Source records
***

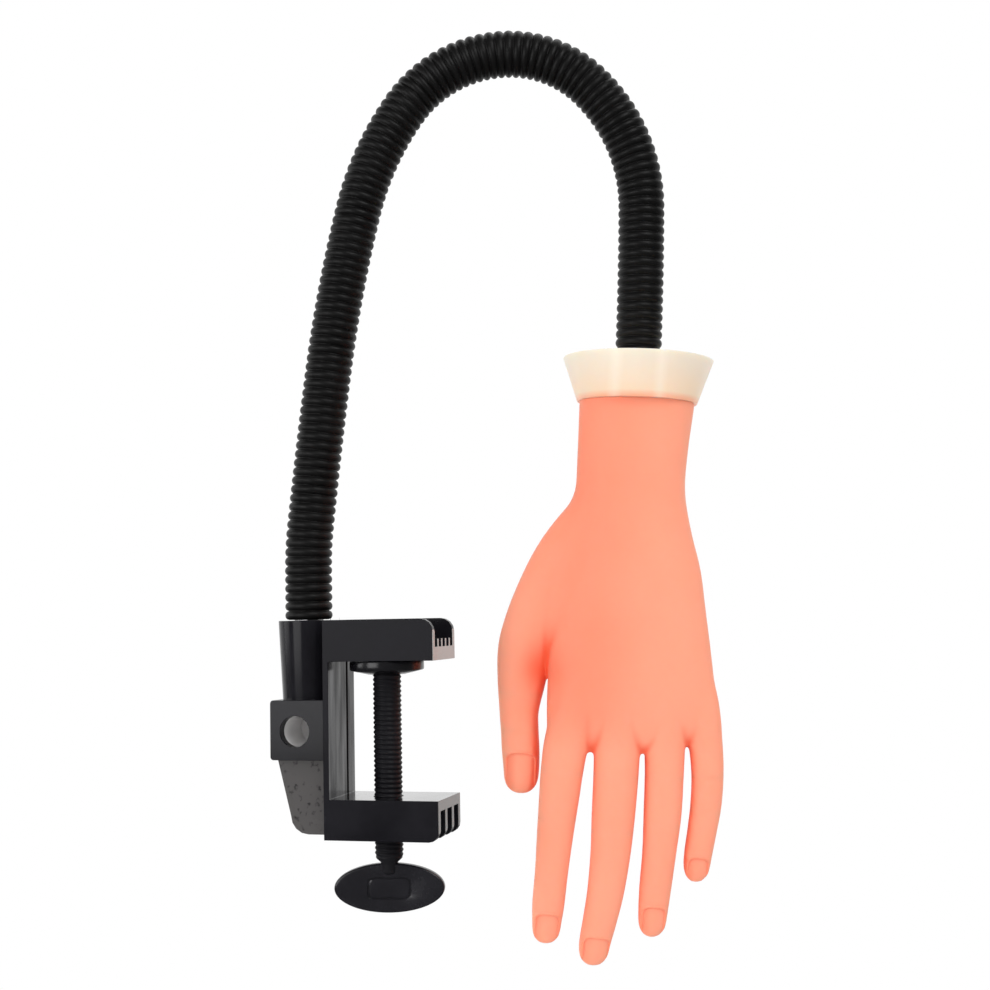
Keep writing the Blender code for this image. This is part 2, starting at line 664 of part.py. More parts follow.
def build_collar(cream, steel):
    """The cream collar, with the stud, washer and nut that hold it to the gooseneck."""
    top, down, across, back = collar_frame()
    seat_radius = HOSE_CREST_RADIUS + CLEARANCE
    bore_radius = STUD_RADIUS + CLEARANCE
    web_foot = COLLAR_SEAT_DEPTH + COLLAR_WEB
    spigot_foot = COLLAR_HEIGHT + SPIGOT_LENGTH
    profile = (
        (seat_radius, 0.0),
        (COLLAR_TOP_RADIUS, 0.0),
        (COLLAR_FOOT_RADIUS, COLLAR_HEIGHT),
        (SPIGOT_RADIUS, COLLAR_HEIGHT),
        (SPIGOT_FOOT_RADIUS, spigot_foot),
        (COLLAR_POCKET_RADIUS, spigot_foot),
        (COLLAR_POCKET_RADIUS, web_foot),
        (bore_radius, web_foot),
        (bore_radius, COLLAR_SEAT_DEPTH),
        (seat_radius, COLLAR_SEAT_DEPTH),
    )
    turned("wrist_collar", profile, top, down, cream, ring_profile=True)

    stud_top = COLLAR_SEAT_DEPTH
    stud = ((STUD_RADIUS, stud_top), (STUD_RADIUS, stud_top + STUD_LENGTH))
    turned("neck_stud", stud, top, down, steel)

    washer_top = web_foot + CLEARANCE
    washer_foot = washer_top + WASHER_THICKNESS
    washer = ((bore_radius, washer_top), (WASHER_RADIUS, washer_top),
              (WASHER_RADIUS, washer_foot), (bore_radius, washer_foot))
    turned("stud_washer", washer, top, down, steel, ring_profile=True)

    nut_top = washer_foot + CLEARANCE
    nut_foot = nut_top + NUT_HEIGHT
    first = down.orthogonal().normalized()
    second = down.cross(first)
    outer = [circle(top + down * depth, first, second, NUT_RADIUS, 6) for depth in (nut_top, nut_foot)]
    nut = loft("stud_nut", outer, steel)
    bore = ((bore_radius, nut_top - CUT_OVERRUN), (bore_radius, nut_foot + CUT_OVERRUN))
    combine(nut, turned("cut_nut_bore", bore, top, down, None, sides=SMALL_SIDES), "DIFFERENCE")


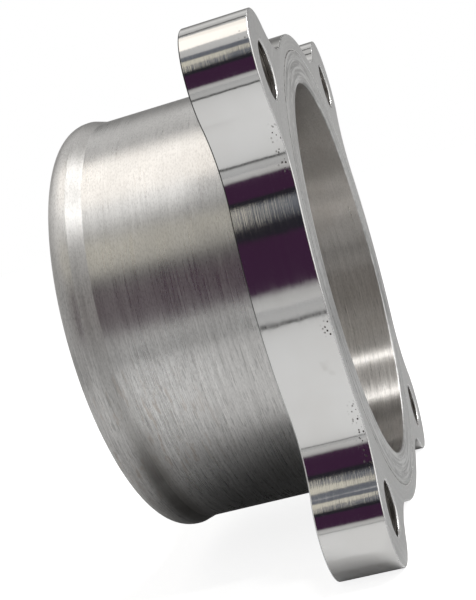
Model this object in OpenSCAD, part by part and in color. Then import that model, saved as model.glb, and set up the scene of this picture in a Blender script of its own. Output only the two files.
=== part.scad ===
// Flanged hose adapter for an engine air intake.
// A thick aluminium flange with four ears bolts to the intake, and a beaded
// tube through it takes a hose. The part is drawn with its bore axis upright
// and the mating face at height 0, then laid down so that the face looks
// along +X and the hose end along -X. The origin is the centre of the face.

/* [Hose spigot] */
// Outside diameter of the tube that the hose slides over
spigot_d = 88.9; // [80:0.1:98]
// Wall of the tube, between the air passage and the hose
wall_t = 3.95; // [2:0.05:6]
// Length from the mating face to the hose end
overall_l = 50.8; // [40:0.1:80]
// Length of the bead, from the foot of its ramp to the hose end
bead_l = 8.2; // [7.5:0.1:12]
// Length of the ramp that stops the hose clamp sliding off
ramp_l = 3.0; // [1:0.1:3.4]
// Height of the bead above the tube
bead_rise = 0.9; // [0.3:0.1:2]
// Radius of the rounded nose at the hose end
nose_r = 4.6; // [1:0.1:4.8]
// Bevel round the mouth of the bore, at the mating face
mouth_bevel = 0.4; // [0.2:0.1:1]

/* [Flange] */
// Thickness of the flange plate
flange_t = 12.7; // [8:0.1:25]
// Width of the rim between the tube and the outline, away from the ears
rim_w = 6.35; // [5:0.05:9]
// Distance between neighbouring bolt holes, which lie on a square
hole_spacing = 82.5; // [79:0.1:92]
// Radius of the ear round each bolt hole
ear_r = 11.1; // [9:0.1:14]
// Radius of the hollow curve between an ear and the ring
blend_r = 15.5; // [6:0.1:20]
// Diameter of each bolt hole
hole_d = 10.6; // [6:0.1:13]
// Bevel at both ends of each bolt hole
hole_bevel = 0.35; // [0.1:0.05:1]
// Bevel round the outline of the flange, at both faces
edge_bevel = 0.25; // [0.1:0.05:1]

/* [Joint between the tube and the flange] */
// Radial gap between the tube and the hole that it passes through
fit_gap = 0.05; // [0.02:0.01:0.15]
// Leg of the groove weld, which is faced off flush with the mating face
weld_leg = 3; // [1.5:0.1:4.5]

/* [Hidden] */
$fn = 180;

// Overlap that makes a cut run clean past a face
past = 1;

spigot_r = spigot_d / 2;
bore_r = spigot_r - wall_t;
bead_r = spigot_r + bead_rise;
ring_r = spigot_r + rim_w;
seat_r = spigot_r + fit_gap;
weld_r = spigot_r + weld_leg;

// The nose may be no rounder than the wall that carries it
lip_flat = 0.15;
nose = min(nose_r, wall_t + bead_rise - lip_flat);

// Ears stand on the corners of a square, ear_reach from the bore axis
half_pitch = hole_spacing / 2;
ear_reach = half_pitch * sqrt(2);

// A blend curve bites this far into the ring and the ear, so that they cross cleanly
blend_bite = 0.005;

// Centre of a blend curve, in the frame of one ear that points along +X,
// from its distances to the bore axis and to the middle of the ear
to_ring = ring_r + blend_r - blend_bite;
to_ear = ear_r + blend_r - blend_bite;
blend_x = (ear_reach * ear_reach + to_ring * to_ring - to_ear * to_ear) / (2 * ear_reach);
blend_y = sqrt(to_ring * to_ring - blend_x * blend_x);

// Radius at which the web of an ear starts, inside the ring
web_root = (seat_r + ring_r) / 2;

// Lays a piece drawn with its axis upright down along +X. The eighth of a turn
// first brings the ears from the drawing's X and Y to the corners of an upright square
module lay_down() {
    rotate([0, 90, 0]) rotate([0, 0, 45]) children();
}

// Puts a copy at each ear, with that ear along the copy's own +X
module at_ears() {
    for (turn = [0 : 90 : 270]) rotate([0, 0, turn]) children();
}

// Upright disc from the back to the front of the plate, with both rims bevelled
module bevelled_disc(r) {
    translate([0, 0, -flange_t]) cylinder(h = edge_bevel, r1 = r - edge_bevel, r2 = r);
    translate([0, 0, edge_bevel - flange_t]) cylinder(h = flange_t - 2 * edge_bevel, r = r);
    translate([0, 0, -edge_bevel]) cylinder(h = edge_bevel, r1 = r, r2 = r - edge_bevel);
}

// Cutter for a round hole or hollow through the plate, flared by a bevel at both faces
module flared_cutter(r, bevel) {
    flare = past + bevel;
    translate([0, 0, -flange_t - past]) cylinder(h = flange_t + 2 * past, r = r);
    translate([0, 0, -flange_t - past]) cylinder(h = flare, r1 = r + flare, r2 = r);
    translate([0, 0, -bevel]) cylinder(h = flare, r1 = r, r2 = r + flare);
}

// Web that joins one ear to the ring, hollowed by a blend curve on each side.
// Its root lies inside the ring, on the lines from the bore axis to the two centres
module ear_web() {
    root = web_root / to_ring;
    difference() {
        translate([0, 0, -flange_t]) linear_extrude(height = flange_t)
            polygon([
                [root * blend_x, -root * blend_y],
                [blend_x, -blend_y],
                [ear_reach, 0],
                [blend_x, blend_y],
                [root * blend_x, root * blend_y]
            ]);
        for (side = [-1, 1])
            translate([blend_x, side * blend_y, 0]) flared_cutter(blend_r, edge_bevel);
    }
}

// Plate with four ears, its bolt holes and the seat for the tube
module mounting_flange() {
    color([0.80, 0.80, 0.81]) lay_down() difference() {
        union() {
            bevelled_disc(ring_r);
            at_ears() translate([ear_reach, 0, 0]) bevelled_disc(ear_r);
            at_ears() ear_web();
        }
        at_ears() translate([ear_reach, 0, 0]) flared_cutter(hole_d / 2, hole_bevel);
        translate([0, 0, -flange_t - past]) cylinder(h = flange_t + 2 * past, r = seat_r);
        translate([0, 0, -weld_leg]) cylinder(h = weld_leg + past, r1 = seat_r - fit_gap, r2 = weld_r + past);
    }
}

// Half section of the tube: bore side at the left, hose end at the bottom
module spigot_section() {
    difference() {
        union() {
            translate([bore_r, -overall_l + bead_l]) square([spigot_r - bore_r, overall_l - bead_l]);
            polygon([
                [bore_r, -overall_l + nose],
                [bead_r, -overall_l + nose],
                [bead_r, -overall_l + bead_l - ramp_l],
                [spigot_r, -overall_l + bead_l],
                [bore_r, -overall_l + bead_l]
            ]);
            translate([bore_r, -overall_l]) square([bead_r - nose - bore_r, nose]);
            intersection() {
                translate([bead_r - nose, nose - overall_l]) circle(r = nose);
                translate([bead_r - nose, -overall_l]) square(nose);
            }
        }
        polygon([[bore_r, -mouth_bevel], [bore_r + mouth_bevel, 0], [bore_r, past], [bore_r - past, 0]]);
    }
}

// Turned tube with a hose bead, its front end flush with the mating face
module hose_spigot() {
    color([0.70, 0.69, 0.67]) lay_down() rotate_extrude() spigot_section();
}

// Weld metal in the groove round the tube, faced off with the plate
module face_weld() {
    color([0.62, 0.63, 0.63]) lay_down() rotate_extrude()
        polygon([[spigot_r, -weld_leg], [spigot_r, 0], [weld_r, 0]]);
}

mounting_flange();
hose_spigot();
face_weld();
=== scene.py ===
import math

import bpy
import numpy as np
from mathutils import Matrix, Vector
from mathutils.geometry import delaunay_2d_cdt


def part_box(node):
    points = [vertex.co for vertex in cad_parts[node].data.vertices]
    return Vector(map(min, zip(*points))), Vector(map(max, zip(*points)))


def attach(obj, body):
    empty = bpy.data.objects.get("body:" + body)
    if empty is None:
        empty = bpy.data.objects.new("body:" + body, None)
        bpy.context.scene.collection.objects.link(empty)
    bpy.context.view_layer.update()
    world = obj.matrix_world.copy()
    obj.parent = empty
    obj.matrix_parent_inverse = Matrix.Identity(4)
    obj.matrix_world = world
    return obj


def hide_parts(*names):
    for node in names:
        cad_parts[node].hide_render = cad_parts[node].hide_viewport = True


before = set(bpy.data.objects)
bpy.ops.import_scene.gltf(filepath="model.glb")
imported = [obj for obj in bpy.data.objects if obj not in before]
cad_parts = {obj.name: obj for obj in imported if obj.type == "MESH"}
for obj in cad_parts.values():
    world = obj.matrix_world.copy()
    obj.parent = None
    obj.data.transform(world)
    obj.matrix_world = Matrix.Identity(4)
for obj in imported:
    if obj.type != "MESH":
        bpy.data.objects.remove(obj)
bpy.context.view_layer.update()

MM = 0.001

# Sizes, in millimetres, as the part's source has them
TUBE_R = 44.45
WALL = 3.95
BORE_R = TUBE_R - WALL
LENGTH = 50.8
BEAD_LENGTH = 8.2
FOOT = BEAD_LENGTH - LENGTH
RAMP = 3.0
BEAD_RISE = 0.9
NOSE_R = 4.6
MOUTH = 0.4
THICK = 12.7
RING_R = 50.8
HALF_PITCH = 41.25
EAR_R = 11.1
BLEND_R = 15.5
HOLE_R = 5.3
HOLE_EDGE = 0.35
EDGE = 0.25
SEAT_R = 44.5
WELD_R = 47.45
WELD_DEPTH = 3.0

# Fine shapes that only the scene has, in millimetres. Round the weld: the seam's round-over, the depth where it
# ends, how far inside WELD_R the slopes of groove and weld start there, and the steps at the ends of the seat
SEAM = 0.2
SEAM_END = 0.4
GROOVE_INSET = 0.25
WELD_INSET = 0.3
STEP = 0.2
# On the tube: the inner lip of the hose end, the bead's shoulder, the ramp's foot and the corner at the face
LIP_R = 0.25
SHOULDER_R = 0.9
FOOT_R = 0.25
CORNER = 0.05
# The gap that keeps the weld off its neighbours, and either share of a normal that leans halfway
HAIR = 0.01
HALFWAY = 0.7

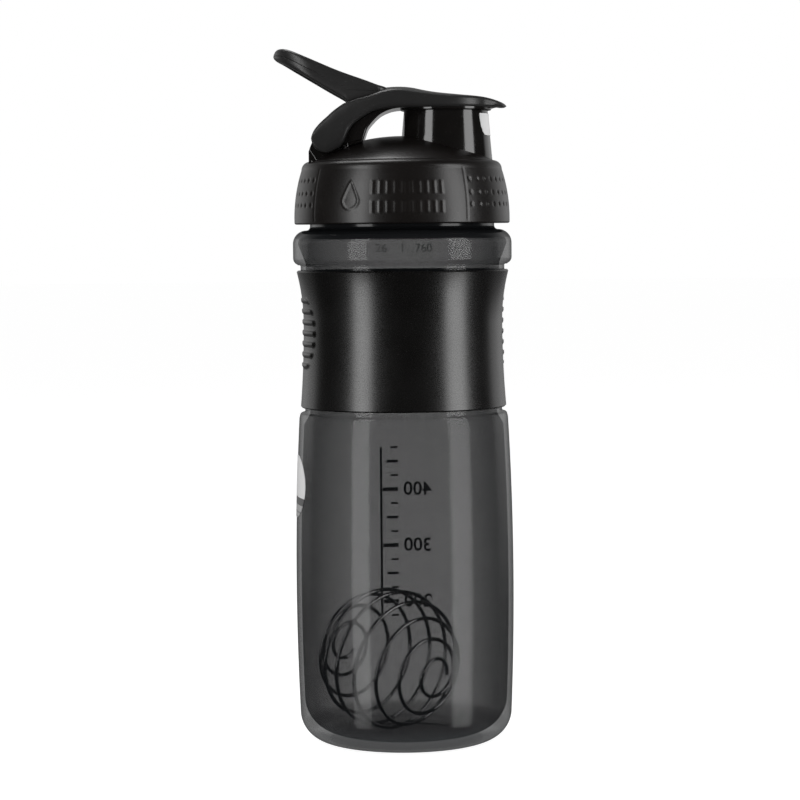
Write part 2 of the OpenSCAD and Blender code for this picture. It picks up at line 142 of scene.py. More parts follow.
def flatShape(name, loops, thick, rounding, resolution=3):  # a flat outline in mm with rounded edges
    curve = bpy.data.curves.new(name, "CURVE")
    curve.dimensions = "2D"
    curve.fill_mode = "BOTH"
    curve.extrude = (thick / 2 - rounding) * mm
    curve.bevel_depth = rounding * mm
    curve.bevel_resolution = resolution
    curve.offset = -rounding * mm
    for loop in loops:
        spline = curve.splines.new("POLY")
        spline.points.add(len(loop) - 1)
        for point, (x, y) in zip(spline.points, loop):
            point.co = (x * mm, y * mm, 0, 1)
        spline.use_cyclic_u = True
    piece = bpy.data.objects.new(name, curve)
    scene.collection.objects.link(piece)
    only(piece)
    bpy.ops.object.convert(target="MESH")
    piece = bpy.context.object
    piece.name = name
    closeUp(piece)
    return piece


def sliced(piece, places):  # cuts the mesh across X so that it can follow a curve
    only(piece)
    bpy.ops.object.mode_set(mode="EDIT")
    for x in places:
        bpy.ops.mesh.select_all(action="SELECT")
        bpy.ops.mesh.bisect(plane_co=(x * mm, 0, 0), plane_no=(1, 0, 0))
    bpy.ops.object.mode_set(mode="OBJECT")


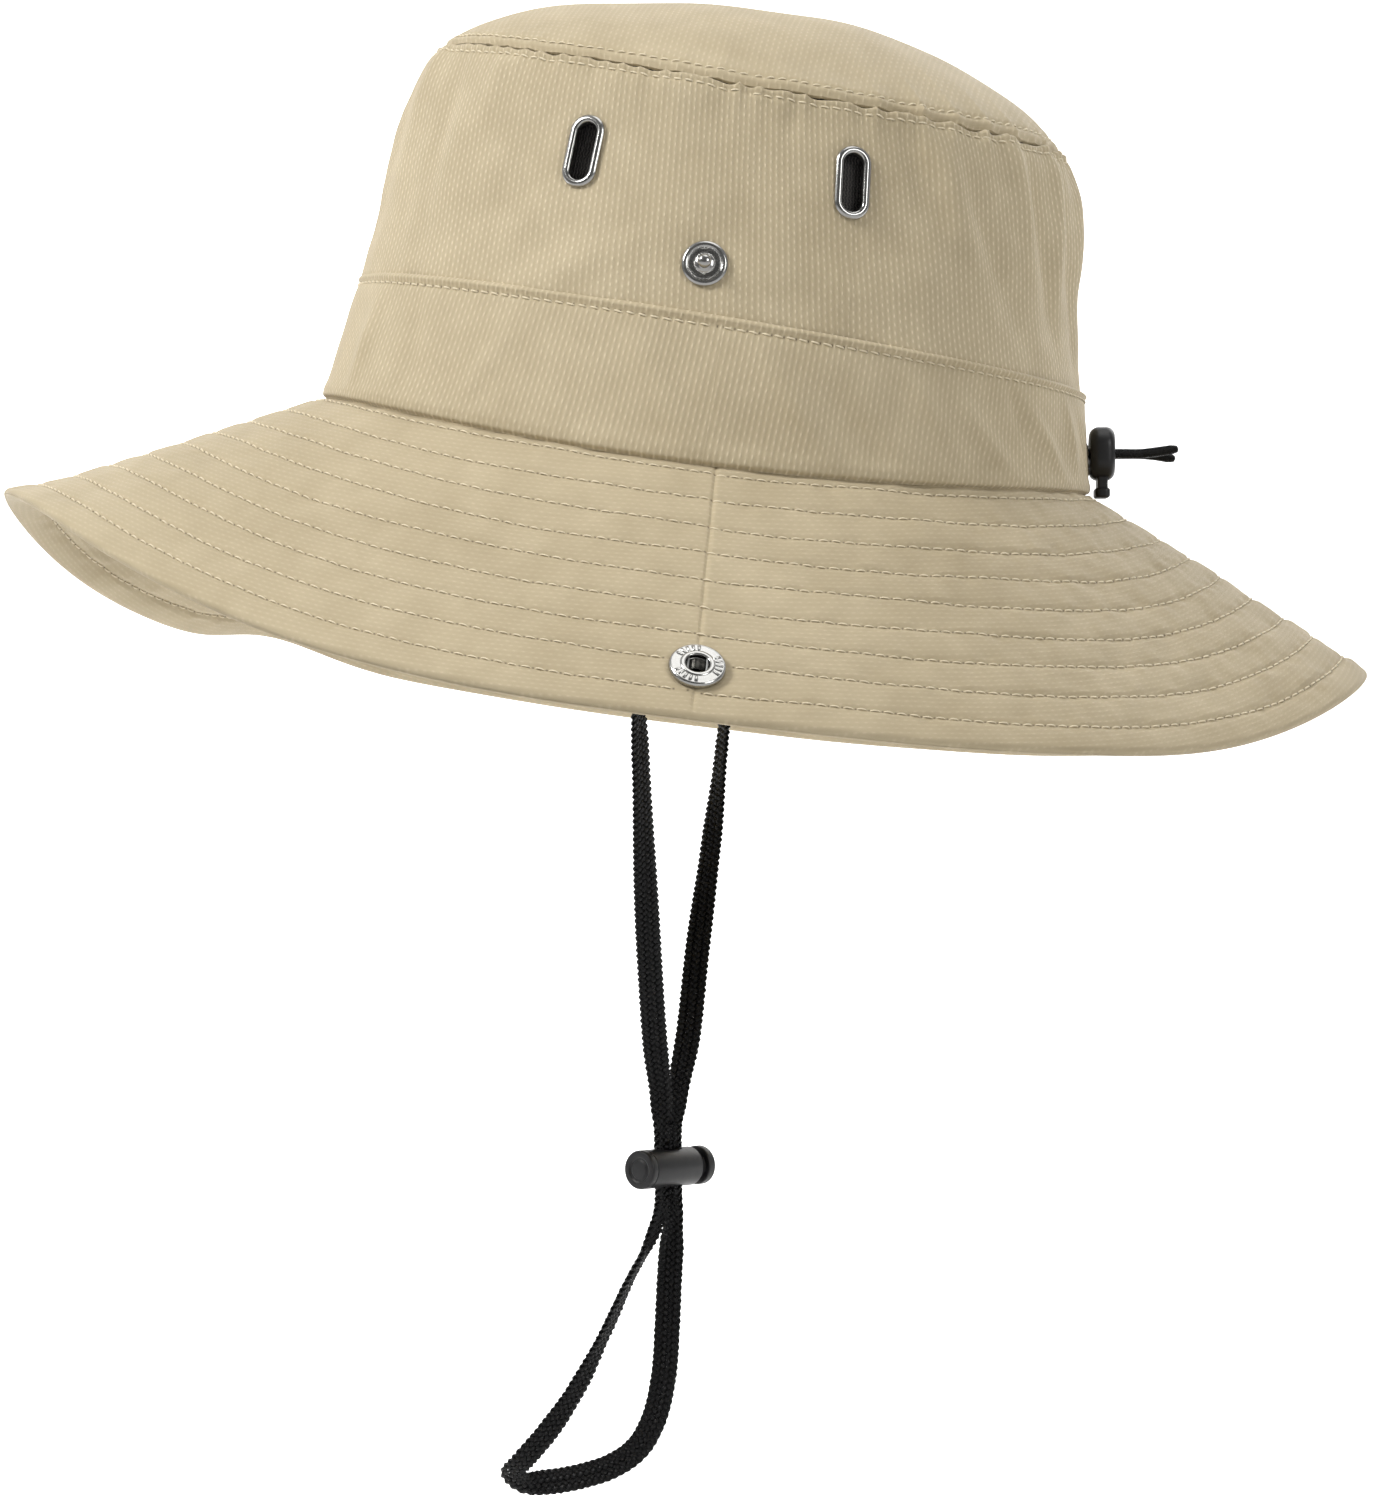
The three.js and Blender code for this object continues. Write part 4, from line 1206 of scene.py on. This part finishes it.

***

# WHAT NEEDS TO BE DONE
Exactly and only the lines from the line that contains "Model this object" through the line that contains "edge_bevel = 0.25; // [0.1:0.05:1]" are to be repeated as they stand.

# SOLUTION
Model this object in OpenSCAD, part by part and in color. Then import that model, saved as model.glb, and set up the scene of this picture in a Blender script of its own. Output only the two files.
=== part.scad ===
// Flanged hose adapter for an engine air intake.
// A thick aluminium flange with four ears bolts to the intake, and a beaded
// tube through it takes a hose. The part is drawn with its bore axis upright
// and the mating face at height 0, then laid down so that the face looks
// along +X and the hose end along -X. The origin is the centre of the face.

/* [Hose spigot] */
// Outside diameter of the tube that the hose slides over
spigot_d = 88.9; // [80:0.1:98]
// Wall of the tube, between the air passage and the hose
wall_t = 3.95; // [2:0.05:6]
// Length from the mating face to the hose end
overall_l = 50.8; // [40:0.1:80]
// Length of the bead, from the foot of its ramp to the hose end
bead_l = 8.2; // [7.5:0.1:12]
// Length of the ramp that stops the hose clamp sliding off
ramp_l = 3.0; // [1:0.1:3.4]
// Height of the bead above the tube
bead_rise = 0.9; // [0.3:0.1:2]
// Radius of the rounded nose at the hose end
nose_r = 4.6; // [1:0.1:4.8]
// Bevel round the mouth of the bore, at the mating face
mouth_bevel = 0.4; // [0.2:0.1:1]

/* [Flange] */
// Thickness of the flange plate
flange_t = 12.7; // [8:0.1:25]
// Width of the rim between the tube and the outline, away from the ears
rim_w = 6.35; // [5:0.05:9]
// Distance between neighbouring bolt holes, which lie on a square
hole_spacing = 82.5; // [79:0.1:92]
// Radius of the ear round each bolt hole
ear_r = 11.1; // [9:0.1:14]
// Radius of the hollow curve between an ear and the ring
blend_r = 15.5; // [6:0.1:20]
// Diameter of each bolt hole
hole_d = 10.6; // [6:0.1:13]
// Bevel at both ends of each bolt hole
hole_bevel = 0.35; // [0.1:0.05:1]
// Bevel round the outline of the flange, at both faces
edge_bevel = 0.25; // [0.1:0.05:1]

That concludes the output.